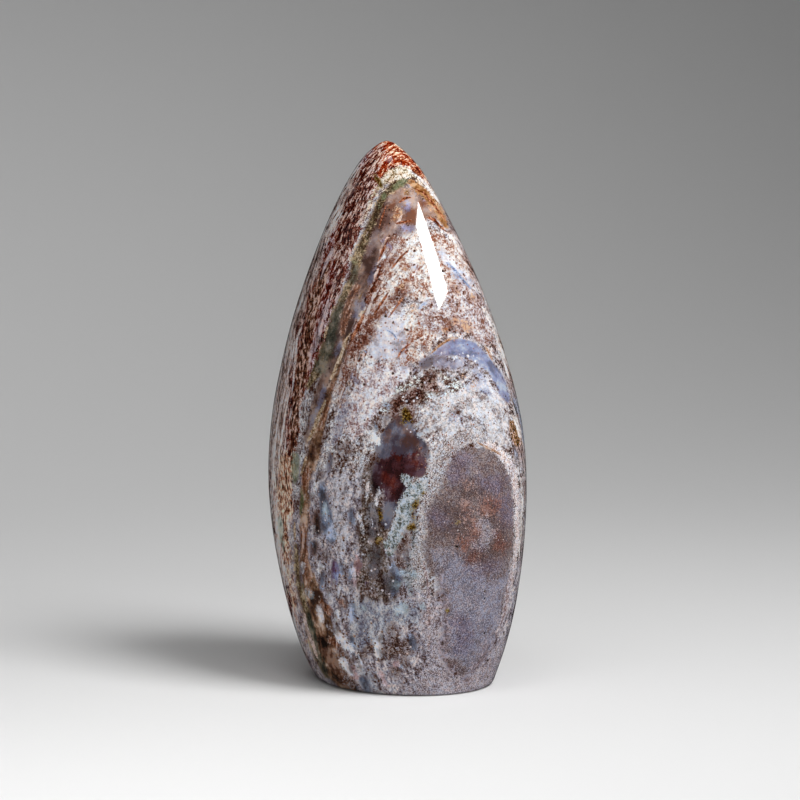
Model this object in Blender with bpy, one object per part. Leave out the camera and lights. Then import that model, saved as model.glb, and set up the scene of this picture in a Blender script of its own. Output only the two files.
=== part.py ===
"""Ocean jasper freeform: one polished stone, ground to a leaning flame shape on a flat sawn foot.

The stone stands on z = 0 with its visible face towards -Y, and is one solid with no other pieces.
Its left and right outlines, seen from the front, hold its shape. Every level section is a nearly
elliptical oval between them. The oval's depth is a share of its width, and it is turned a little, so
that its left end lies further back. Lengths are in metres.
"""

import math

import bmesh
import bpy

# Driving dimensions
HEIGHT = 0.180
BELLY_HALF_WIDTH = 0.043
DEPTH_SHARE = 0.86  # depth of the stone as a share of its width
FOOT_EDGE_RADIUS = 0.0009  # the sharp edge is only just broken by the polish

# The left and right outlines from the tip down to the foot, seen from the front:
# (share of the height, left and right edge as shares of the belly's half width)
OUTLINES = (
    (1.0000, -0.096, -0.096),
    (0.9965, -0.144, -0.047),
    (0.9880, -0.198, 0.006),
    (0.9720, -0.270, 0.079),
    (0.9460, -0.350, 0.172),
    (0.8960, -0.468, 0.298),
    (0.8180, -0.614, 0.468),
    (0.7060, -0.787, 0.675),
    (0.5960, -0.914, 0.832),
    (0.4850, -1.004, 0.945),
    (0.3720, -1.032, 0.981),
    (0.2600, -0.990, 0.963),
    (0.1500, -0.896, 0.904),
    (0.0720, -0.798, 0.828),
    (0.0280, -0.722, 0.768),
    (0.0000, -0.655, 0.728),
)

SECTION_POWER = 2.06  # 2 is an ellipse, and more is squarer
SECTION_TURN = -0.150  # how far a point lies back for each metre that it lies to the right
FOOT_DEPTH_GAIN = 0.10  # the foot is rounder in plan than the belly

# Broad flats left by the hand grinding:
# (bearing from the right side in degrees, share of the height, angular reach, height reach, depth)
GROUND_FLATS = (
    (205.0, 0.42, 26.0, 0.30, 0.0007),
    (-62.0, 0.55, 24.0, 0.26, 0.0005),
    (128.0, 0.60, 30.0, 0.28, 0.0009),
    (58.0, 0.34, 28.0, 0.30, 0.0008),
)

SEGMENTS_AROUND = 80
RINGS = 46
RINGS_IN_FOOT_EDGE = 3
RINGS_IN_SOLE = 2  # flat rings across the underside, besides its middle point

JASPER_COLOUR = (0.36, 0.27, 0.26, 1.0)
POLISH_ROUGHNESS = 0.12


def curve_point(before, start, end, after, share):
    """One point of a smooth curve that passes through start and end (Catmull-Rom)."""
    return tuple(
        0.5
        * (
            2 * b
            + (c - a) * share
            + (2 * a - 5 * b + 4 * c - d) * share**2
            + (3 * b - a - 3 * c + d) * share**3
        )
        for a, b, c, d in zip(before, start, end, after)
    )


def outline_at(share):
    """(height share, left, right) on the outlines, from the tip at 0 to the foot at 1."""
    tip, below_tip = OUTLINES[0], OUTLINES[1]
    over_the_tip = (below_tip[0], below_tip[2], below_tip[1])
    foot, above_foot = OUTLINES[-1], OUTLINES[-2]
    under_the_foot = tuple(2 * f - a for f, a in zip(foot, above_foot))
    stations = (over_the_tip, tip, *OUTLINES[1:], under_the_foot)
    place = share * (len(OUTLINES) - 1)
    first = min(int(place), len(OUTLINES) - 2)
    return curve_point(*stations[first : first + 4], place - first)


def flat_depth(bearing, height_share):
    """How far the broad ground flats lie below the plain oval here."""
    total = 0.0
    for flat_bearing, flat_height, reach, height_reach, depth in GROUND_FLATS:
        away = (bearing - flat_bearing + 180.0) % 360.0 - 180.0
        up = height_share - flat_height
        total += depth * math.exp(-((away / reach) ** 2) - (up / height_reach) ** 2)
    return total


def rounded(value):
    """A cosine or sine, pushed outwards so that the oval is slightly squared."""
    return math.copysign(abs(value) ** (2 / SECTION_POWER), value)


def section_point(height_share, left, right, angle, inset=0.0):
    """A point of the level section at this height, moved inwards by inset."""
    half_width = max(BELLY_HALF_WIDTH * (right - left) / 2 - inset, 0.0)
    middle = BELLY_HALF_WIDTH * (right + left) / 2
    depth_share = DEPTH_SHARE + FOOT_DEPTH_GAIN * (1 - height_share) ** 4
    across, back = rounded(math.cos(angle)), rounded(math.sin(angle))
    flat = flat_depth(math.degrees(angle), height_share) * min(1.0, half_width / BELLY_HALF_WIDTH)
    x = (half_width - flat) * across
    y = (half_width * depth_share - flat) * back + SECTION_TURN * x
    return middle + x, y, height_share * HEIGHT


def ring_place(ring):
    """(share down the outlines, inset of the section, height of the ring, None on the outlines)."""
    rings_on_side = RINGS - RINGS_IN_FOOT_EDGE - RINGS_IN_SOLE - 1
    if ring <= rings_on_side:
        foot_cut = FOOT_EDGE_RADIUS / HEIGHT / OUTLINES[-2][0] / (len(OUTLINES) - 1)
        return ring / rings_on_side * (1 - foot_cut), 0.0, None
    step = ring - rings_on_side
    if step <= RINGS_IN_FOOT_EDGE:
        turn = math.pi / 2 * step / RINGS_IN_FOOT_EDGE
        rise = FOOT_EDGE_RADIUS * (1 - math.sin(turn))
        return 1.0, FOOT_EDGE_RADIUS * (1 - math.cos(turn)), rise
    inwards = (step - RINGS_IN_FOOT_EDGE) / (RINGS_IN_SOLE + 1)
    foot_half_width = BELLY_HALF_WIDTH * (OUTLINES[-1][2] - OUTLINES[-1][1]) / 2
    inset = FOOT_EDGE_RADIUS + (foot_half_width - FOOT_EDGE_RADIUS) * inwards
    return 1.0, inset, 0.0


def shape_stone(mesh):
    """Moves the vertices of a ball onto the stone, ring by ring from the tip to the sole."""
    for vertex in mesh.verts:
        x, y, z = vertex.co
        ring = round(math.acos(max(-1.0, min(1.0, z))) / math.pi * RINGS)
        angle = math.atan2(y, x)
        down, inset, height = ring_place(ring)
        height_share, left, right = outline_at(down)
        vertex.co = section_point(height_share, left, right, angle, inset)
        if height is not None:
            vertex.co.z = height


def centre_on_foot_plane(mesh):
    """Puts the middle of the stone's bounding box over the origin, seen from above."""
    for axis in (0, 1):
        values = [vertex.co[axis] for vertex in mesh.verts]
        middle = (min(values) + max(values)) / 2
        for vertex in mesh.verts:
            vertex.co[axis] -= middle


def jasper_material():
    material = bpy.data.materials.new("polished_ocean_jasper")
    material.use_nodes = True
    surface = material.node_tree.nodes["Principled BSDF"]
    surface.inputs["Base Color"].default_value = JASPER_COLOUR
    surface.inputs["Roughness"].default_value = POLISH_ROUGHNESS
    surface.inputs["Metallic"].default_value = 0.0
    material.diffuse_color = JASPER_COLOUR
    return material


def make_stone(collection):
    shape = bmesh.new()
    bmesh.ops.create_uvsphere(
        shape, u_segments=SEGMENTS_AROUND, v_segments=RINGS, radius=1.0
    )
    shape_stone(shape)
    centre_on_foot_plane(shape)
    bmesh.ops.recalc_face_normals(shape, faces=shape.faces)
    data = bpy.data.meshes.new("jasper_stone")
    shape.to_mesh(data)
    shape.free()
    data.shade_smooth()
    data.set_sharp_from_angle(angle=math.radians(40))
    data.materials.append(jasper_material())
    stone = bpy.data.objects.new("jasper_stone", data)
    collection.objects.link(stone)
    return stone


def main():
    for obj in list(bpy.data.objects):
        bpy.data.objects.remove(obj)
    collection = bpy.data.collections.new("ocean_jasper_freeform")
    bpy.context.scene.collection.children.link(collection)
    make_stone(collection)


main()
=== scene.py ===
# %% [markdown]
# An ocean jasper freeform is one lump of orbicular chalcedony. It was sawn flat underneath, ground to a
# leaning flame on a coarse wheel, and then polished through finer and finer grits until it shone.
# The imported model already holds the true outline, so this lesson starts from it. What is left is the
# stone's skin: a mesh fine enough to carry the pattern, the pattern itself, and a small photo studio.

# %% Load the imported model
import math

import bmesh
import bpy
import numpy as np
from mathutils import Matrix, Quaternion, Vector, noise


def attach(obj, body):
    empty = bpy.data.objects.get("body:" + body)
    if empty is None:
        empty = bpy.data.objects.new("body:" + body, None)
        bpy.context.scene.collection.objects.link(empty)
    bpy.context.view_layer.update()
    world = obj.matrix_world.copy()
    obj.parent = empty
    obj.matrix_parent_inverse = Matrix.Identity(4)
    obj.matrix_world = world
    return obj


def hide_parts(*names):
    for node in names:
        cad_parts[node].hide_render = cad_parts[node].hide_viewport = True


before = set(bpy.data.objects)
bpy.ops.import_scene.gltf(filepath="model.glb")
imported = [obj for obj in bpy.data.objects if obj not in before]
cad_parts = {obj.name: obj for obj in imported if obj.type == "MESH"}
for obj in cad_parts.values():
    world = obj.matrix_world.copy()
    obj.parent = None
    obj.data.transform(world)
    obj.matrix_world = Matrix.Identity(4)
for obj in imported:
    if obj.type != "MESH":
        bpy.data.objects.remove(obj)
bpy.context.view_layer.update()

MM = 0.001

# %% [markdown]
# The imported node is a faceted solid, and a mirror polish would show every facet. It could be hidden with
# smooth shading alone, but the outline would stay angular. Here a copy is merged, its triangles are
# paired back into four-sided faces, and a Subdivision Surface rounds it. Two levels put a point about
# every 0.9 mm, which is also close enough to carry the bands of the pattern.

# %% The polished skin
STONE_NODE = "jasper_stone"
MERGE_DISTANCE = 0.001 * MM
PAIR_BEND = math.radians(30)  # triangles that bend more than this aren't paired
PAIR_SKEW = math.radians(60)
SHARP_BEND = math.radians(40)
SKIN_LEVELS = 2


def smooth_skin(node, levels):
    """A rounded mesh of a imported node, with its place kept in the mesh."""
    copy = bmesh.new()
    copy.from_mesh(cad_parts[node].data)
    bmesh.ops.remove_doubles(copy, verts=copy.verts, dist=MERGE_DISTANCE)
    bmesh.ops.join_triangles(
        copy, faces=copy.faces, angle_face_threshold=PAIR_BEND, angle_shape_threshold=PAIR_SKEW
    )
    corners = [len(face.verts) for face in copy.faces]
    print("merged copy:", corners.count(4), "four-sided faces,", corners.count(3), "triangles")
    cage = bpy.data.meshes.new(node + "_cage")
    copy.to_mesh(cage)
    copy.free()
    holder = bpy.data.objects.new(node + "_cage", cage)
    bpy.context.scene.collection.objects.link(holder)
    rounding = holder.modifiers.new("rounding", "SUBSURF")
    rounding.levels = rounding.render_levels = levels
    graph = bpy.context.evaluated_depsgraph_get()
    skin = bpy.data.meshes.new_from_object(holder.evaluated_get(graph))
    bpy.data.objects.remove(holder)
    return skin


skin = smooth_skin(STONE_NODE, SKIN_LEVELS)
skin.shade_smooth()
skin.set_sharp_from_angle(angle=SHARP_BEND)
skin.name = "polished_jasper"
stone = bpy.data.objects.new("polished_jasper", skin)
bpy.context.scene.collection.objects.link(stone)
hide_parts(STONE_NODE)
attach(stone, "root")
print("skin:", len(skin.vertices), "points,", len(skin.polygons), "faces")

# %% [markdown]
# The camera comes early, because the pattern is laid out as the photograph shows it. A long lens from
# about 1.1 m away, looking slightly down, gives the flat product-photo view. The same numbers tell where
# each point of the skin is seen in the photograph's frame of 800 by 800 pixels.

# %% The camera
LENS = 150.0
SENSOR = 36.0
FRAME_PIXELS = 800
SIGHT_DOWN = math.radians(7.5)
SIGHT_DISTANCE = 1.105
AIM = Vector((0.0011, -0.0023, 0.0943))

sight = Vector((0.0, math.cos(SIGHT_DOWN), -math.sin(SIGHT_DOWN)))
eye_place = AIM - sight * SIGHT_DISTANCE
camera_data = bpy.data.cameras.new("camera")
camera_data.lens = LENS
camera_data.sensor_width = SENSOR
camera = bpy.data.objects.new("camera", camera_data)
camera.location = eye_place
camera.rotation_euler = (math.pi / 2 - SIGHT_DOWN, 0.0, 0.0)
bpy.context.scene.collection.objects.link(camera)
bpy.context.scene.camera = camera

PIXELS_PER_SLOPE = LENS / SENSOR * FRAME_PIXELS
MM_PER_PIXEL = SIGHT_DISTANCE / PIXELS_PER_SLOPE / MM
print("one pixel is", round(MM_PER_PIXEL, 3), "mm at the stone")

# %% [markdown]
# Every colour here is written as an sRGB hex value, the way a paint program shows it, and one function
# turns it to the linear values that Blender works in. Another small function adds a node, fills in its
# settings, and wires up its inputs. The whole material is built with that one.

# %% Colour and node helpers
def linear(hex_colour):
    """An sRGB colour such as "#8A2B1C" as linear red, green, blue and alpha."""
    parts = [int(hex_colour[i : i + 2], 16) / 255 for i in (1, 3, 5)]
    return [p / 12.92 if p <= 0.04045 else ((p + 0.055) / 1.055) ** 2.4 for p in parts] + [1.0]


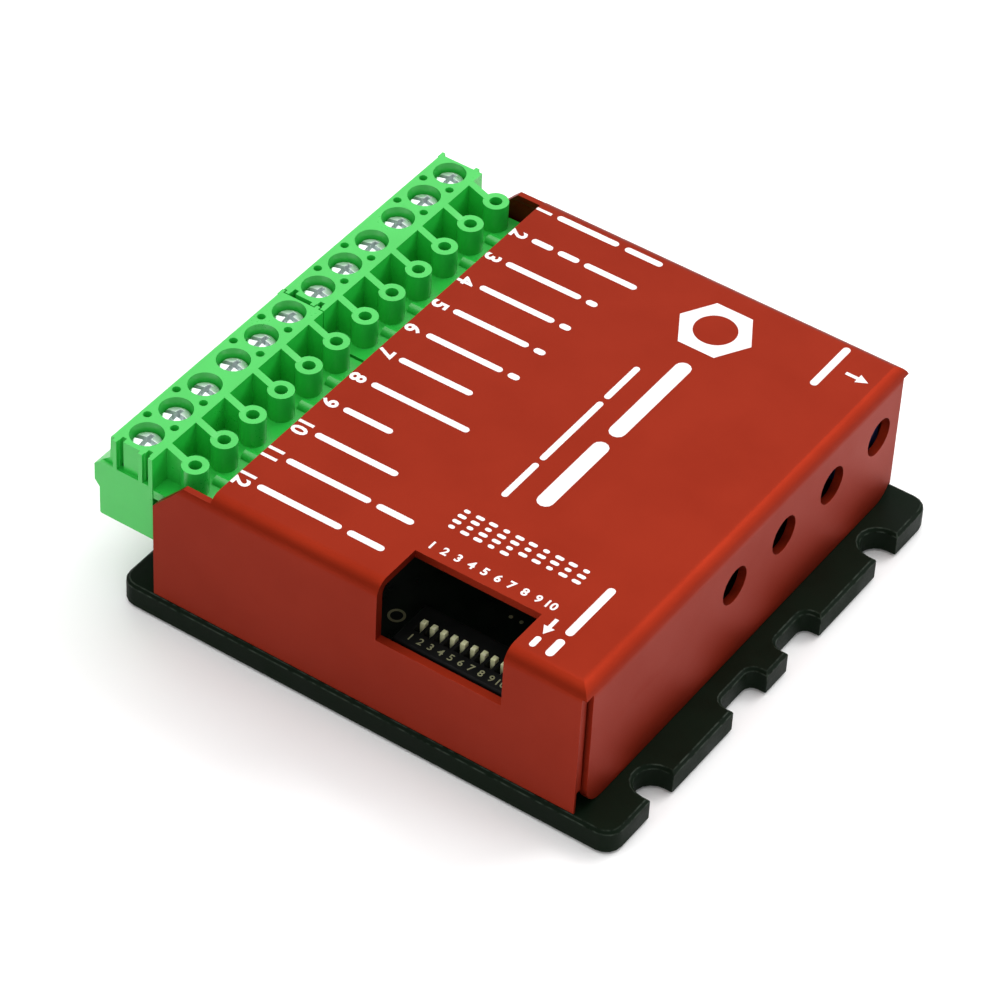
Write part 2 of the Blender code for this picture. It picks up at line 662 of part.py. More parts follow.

__________

- Work instructions -
Quote verbatim the opening lines of the listing above, ending with the line where "FOOT_DEPTH_GAIN = 0.10" appears; include both endpoints and nothing more.

- Written solution -
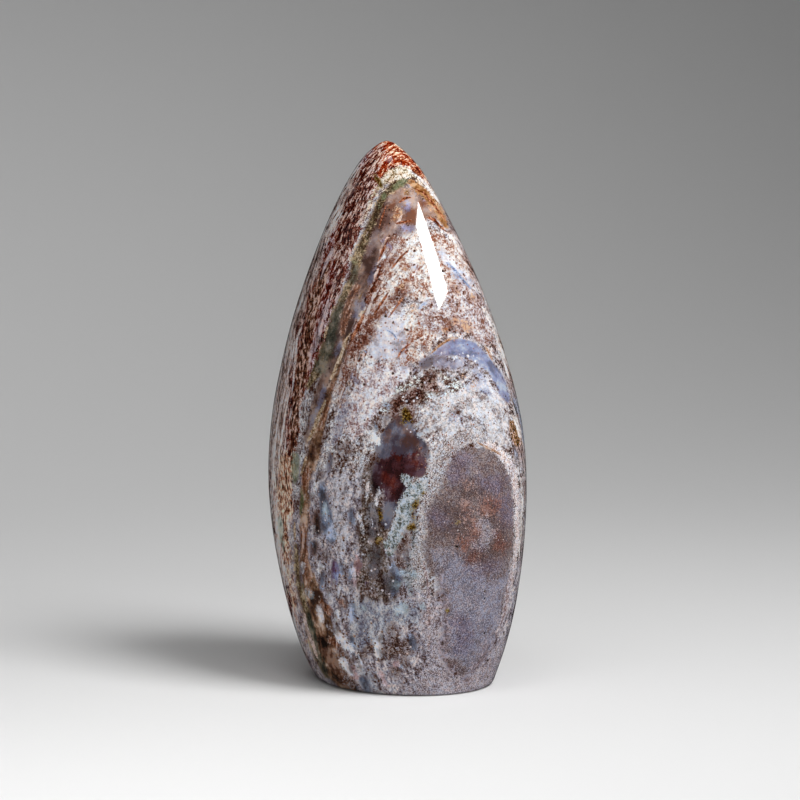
Model this object in Blender with bpy, one object per part. Leave out the camera and lights. Then import that model, saved as model.glb, and set up the scene of this picture in a Blender script of its own. Output only the two files.
=== part.py ===
"""Ocean jasper freeform: one polished stone, ground to a leaning flame shape on a flat sawn foot.

The stone stands on z = 0 with its visible face towards -Y, and is one solid with no other pieces.
Its left and right outlines, seen from the front, hold its shape. Every level section is a nearly
elliptical oval between them. The oval's depth is a share of its width, and it is turned a little, so
that its left end lies further back. Lengths are in metres.
"""

import math

import bmesh
import bpy

# Driving dimensions
HEIGHT = 0.180
BELLY_HALF_WIDTH = 0.043
DEPTH_SHARE = 0.86  # depth of the stone as a share of its width
FOOT_EDGE_RADIUS = 0.0009  # the sharp edge is only just broken by the polish

# The left and right outlines from the tip down to the foot, seen from the front:
# (share of the height, left and right edge as shares of the belly's half width)
OUTLINES = (
    (1.0000, -0.096, -0.096),
    (0.9965, -0.144, -0.047),
    (0.9880, -0.198, 0.006),
    (0.9720, -0.270, 0.079),
    (0.9460, -0.350, 0.172),
    (0.8960, -0.468, 0.298),
    (0.8180, -0.614, 0.468),
    (0.7060, -0.787, 0.675),
    (0.5960, -0.914, 0.832),
    (0.4850, -1.004, 0.945),
    (0.3720, -1.032, 0.981),
    (0.2600, -0.990, 0.963),
    (0.1500, -0.896, 0.904),
    (0.0720, -0.798, 0.828),
    (0.0280, -0.722, 0.768),
    (0.0000, -0.655, 0.728),
)

SECTION_POWER = 2.06  # 2 is an ellipse, and more is squarer
SECTION_TURN = -0.150  # how far a point lies back for each metre that it lies to the right
FOOT_DEPTH_GAIN = 0.10  # the foot is rounder in plan than the belly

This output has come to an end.